▸ Short exercise:
Reproduce exactly the lines of the material beneath, from the line that contains "bezel_nut();" to the line that contains "imported = [obj", both included, and no other lines.

3D code data
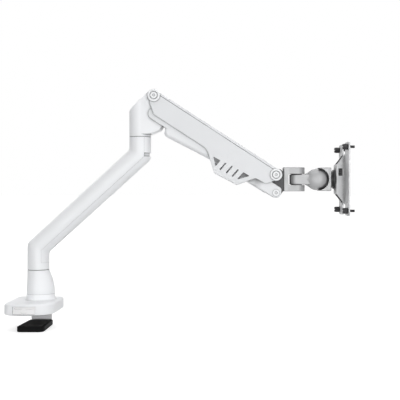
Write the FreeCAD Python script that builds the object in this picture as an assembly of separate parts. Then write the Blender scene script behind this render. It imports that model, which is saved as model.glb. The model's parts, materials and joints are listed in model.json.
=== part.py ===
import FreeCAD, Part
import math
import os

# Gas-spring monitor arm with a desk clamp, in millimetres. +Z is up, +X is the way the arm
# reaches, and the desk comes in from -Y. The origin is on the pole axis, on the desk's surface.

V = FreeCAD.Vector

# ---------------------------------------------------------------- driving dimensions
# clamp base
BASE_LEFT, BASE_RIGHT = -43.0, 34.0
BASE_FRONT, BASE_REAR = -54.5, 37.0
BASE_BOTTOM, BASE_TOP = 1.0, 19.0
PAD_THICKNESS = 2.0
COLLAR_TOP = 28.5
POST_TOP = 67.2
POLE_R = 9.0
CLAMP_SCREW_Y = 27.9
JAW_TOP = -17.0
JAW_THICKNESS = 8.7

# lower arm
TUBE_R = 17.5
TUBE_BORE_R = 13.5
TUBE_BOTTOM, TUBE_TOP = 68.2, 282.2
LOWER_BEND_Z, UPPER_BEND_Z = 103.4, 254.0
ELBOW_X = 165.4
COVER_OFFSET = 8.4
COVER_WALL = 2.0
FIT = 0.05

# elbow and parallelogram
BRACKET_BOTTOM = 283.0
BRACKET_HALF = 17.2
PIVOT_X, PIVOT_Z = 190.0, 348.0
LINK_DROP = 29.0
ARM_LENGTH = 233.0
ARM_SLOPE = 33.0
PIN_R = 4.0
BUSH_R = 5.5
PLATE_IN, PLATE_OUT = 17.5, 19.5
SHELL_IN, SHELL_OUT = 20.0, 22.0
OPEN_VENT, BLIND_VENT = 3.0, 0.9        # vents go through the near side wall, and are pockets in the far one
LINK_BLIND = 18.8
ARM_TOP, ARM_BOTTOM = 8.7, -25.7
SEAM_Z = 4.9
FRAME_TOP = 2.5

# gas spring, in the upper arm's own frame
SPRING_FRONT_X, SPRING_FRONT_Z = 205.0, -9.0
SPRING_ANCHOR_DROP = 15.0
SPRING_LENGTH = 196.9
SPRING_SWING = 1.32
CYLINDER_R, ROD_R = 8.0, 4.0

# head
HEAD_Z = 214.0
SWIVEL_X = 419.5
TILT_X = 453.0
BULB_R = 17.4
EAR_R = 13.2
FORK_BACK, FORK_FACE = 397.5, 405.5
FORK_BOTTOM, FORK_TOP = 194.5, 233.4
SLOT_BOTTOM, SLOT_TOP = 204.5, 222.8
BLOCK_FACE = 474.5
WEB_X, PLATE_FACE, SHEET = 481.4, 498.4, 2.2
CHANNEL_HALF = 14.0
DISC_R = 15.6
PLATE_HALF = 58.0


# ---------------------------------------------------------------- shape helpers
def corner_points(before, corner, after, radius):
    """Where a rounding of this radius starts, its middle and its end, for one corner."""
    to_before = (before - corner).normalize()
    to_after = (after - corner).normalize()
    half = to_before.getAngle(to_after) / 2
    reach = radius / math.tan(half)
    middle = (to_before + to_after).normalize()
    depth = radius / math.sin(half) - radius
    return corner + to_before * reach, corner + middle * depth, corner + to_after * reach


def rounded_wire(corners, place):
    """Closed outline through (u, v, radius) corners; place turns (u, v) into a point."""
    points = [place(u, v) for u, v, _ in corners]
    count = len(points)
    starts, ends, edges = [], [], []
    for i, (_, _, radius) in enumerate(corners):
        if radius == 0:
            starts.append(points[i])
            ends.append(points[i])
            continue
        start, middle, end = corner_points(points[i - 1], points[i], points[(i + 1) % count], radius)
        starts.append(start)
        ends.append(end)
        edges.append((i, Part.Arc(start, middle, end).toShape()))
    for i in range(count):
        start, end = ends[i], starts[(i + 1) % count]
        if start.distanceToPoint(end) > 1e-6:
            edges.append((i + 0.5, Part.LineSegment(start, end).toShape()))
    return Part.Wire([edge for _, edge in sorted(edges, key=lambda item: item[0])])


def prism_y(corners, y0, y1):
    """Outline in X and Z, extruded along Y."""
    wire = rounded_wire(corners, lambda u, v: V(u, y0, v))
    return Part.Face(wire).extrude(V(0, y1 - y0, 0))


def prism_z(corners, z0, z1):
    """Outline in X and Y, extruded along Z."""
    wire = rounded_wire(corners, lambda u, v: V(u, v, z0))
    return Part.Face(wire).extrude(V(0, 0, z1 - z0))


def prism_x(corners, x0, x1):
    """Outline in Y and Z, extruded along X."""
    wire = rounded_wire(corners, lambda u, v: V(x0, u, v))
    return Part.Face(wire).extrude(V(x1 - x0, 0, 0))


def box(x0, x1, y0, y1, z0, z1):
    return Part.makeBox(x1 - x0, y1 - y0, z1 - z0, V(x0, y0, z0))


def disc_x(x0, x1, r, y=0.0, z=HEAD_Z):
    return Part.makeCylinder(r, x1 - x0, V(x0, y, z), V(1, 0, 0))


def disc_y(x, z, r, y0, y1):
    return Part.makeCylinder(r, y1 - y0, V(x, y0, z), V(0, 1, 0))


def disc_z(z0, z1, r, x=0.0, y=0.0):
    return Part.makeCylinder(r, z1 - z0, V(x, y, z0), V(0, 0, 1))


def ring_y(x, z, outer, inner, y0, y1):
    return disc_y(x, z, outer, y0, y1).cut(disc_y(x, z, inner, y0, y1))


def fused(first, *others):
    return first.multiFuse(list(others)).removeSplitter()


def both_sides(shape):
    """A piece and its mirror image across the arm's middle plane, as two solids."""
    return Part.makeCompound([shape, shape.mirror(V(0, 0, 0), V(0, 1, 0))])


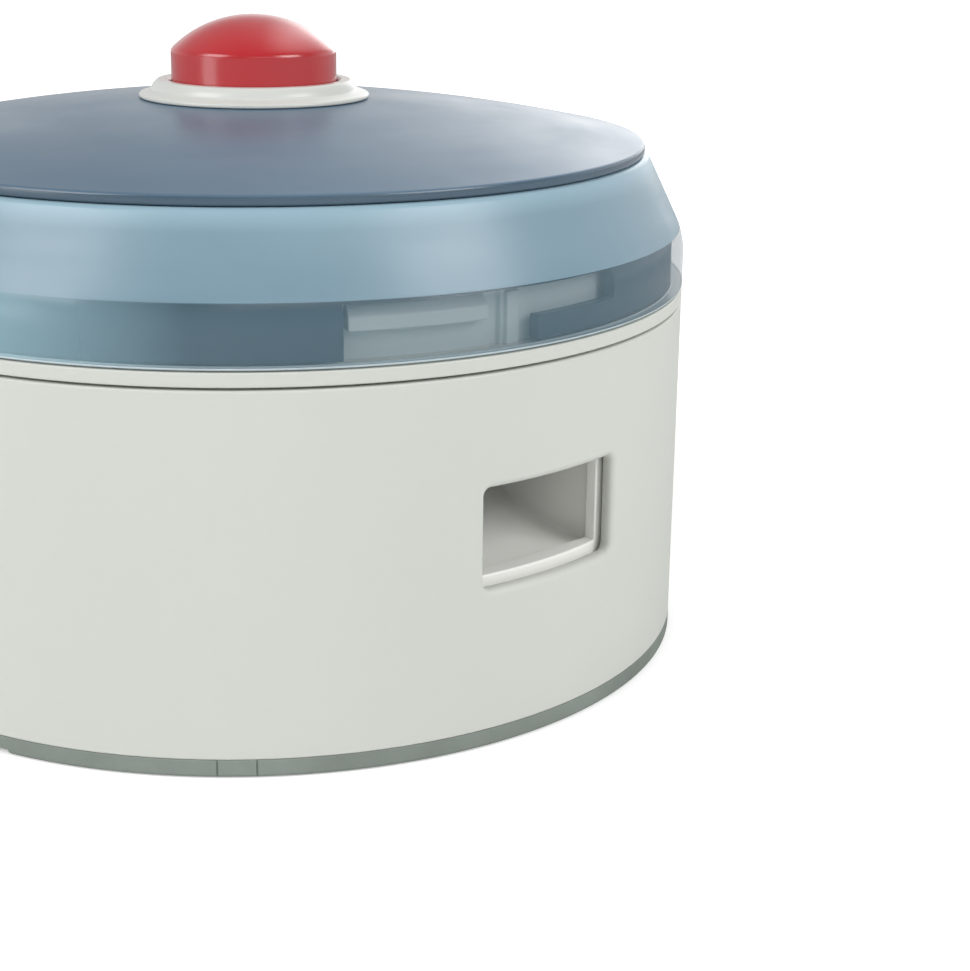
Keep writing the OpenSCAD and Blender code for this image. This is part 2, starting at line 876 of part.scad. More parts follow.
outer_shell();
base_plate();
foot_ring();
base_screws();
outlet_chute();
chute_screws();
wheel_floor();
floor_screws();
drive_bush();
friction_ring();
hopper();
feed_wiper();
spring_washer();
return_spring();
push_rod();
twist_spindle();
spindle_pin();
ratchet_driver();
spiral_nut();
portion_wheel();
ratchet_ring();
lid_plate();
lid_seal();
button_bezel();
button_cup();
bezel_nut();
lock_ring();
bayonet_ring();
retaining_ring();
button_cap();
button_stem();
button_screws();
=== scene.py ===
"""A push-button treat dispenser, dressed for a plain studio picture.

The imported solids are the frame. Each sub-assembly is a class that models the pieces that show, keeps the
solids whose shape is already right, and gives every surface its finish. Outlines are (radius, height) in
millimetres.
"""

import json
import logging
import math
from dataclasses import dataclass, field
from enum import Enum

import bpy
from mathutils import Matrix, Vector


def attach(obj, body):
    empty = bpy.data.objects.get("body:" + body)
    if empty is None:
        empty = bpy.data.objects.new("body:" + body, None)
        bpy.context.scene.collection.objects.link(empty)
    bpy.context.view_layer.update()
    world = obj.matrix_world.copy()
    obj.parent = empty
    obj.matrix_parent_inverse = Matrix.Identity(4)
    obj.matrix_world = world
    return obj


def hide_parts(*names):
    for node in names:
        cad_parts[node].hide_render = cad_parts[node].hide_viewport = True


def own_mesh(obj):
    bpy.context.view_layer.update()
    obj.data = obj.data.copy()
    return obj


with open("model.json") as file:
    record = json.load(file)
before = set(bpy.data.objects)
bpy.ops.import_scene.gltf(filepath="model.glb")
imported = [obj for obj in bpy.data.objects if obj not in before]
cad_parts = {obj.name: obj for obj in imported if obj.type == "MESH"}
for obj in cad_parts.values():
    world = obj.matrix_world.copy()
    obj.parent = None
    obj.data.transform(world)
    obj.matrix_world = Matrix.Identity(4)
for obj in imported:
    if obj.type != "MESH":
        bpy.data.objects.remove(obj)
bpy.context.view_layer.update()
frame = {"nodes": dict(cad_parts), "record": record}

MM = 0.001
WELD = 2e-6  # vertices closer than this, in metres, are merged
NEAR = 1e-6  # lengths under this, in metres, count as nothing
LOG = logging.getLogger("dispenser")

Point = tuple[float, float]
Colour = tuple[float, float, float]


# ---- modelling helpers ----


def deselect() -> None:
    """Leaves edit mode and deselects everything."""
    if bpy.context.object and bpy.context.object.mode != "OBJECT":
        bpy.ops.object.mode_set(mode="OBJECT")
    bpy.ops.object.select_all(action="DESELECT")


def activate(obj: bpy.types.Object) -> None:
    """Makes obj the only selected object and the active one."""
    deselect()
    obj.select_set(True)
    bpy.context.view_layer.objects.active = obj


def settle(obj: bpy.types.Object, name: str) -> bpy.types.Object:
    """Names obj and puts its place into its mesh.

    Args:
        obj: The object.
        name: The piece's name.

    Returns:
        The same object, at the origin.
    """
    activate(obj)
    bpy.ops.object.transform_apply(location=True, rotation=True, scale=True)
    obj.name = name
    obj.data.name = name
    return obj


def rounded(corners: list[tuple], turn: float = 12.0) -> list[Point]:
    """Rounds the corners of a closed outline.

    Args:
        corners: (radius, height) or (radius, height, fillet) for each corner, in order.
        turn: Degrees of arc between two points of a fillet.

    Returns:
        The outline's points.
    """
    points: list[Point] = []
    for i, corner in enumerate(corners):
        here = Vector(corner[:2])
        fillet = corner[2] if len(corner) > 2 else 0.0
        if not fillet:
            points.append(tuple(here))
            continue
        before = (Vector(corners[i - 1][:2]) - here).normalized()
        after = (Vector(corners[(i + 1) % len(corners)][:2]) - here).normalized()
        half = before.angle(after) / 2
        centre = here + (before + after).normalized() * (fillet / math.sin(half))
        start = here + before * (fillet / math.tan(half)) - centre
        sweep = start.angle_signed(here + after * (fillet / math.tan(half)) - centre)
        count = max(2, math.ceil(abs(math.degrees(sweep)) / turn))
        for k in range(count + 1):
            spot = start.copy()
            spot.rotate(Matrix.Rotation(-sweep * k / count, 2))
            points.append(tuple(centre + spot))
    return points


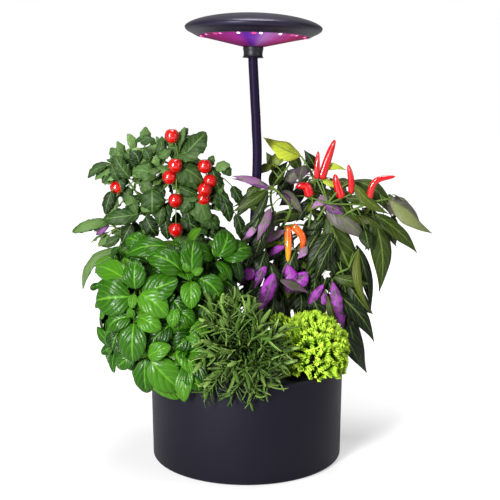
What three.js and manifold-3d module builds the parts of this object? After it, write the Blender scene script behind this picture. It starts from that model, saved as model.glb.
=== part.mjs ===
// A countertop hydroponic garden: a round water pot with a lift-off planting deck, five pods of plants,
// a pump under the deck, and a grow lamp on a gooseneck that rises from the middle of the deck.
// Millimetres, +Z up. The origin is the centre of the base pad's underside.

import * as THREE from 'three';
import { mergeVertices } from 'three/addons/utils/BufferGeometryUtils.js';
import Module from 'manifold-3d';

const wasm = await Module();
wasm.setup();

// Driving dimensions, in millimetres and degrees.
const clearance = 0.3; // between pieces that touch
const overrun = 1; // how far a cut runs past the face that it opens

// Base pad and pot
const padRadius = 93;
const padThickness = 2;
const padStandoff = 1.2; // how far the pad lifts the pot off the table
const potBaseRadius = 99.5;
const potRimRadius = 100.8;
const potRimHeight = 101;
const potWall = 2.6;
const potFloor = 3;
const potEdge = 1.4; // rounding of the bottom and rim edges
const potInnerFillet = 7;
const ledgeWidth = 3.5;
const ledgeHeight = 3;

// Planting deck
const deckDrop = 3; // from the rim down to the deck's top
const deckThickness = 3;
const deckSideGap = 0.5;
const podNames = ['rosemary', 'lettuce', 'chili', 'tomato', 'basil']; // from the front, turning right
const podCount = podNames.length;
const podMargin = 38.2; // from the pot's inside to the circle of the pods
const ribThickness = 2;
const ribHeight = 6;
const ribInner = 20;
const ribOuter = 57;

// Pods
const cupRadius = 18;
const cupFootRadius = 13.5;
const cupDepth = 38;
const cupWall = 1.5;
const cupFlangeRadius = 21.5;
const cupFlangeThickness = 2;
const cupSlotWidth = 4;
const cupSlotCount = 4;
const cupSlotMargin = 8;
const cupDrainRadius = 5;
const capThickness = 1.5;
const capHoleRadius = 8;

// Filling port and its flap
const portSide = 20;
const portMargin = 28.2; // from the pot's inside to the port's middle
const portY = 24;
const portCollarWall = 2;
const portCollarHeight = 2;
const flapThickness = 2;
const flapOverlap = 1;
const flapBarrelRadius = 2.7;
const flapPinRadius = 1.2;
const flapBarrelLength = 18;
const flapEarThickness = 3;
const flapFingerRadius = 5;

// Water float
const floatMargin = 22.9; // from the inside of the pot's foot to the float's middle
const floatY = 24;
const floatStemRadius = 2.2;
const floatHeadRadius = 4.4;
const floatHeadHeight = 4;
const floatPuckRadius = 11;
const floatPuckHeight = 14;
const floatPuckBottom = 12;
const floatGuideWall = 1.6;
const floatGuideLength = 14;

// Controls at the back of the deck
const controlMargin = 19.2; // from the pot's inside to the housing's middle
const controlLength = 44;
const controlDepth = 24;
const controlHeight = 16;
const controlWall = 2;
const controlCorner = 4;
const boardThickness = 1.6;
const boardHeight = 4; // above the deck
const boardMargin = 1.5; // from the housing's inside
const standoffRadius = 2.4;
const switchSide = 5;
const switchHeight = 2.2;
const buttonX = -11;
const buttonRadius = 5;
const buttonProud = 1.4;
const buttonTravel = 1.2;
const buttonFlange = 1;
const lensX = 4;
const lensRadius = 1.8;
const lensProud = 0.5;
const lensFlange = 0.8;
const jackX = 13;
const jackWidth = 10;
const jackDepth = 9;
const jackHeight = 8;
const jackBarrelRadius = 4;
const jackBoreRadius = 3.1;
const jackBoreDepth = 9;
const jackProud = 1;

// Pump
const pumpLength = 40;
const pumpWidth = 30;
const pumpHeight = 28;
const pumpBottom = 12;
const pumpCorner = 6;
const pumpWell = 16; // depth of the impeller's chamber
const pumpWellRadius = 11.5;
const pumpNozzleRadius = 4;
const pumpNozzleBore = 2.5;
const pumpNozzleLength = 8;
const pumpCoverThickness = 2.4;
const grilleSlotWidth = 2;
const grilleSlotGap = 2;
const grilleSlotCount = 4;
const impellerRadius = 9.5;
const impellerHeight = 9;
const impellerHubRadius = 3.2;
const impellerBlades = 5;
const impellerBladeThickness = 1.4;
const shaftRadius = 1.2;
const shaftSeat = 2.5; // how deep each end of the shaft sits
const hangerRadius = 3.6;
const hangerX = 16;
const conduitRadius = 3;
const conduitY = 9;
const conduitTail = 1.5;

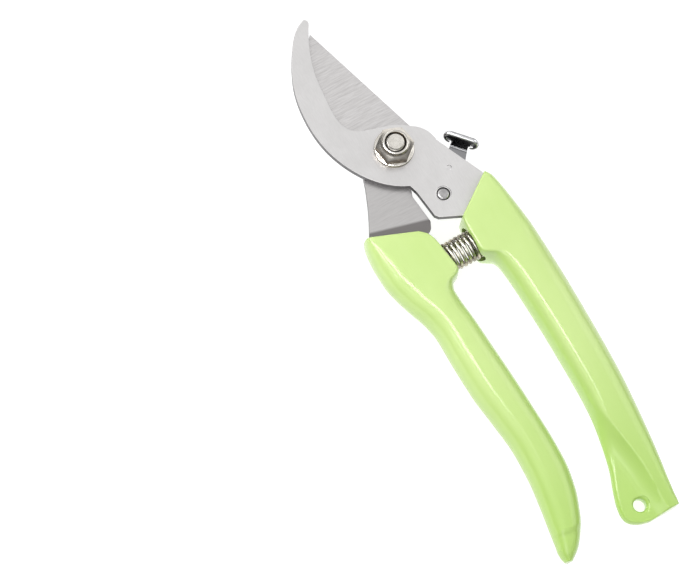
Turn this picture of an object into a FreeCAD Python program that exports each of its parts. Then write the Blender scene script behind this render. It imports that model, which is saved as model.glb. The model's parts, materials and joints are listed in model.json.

▸ Full solution:
bezel_nut();
lock_ring();
bayonet_ring();
retaining_ring();
button_cap();
button_stem();
button_screws();
=== scene.py ===
"""A push-button treat dispenser, dressed for a plain studio picture.

The imported solids are the frame. Each sub-assembly is a class that models the pieces that show, keeps the
solids whose shape is already right, and gives every surface its finish. Outlines are (radius, height) in
millimetres.
"""

import json
import logging
import math
from dataclasses import dataclass, field
from enum import Enum

import bpy
from mathutils import Matrix, Vector


def attach(obj, body):
    empty = bpy.data.objects.get("body:" + body)
    if empty is None:
        empty = bpy.data.objects.new("body:" + body, None)
        bpy.context.scene.collection.objects.link(empty)
    bpy.context.view_layer.update()
    world = obj.matrix_world.copy()
    obj.parent = empty
    obj.matrix_parent_inverse = Matrix.Identity(4)
    obj.matrix_world = world
    return obj


def hide_parts(*names):
    for node in names:
        cad_parts[node].hide_render = cad_parts[node].hide_viewport = True


def own_mesh(obj):
    bpy.context.view_layer.update()
    obj.data = obj.data.copy()
    return obj


with open("model.json") as file:
    record = json.load(file)
before = set(bpy.data.objects)
bpy.ops.import_scene.gltf(filepath="model.glb")
imported = [obj for obj in bpy.data.objects if obj not in before]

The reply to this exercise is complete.